Example: Fine-Tuning SmolVLA with LeRobot
# Install LeRobot
# pip install lerobot
from lerobot.common.datasets.lerobot_dataset import LeRobotDataset
from lerobot.common.policies.smolvla.configuration_smolvla import SmolVLAConfig
from lerobot.common.policies.smolvla.modeling_smolvla import SmolVLAPolicy
# Load your dataset (collected at SVRC or locally)
dataset = LeRobotDataset("your_org/your_dataset")
# Configure the policy
config = SmolVLAConfig(
input_shapes={
"observation.images.top": [3, 480, 640],
"observation.images.wrist": [3, 480, 640],
"observation.state": [7], # 6 joints + gripper
},
output_shapes={
"action": [7],
},
action_chunk_size=50,
)
# Initialize from pre-trained weights
policy = SmolVLAPolicy(config, dataset_stats=dataset.stats)
policy.load_pretrained("HuggingFaceTB/SmolVLA-base")
# Fine-tune (see LeRobot docs for full training loop)
# python lerobot/scripts/train.py \
# --policy.type=smolvla \
# --dataset.repo_id=your_org/your_dataset \
# --training.num_epochs=100
SVRC Data Collection to Fine-Tuning Pipeline
The typical workflow for teams using SVRC's data collection services:
- Scope the task: Define manipulation tasks, object variations, success criteria. SVRC's solutions team helps determine the minimum dataset size (typically 100–200 demos for VLA fine-tuning).
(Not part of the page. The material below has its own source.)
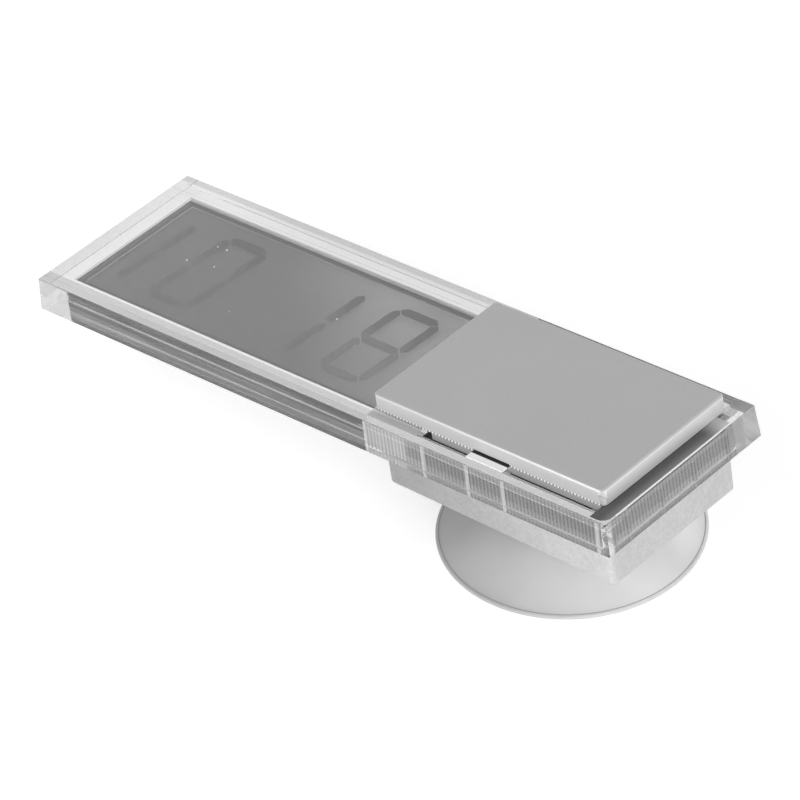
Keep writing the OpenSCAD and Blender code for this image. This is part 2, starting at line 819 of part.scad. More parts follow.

- Collect demonstrations: SVRC operators collect expert demonstrations on OpenArm 101 or DK1 with synchronized multi-camera recording. Pilot campaign: 100 demos ($2,500). Full campaign: 500 demos ($8,000).
- Receive formatted data: Data is delivered in both HDF5 (ACT/Diffusion Policy compatible) and LeRobot format (SmolVLA/OpenVLA compatible).
- Fine-tune your VLA: Use the delivered dataset to fine-tune SmolVLA (consumer GPU) or OpenVLA (A100). SVRC can provide compute access or guidance on cloud GPU setup.
- Evaluate and iterate: Deploy the fine-tuned policy on your robot. If success rates are below target, collect additional targeted demonstrations for failure cases.
Real-World Benchmarks: Accuracy vs Inference Speed
| Model | LIBERO-Long (5 tasks) | SIMPLER (avg) | Inference (RTX 4090) | Inference (A100) |
|---|---|---|---|---|
| RT-2 (55B) | N/A (closed) | N/A (closed) | N/A | ~1 Hz |
| OpenVLA (7.5B) | 90% | 72% | ~3 Hz | ~8 Hz |
| π0 | N/A (closed) | N/A (closed) | N/A | ~5 Hz (est.) |
| SmolVLA (450M) | 86% | 68% | ~20 Hz | ~30 Hz |
| Octo (93M) | 72% | 58% | ~10 Hz | ~25 Hz |
| RoboFlamingo (9B) | 82% (CALVIN) | N/A | ~2 Hz | ~6 Hz |
Important caveat: Benchmark numbers are measured on specific datasets and evaluation protocols. Real-world performance depends on your specific task, environment, and robot. A model that achieves 90% on LIBERO may achieve 60% on your task if the visual environment or object set differs significantly. Always evaluate on your target setup.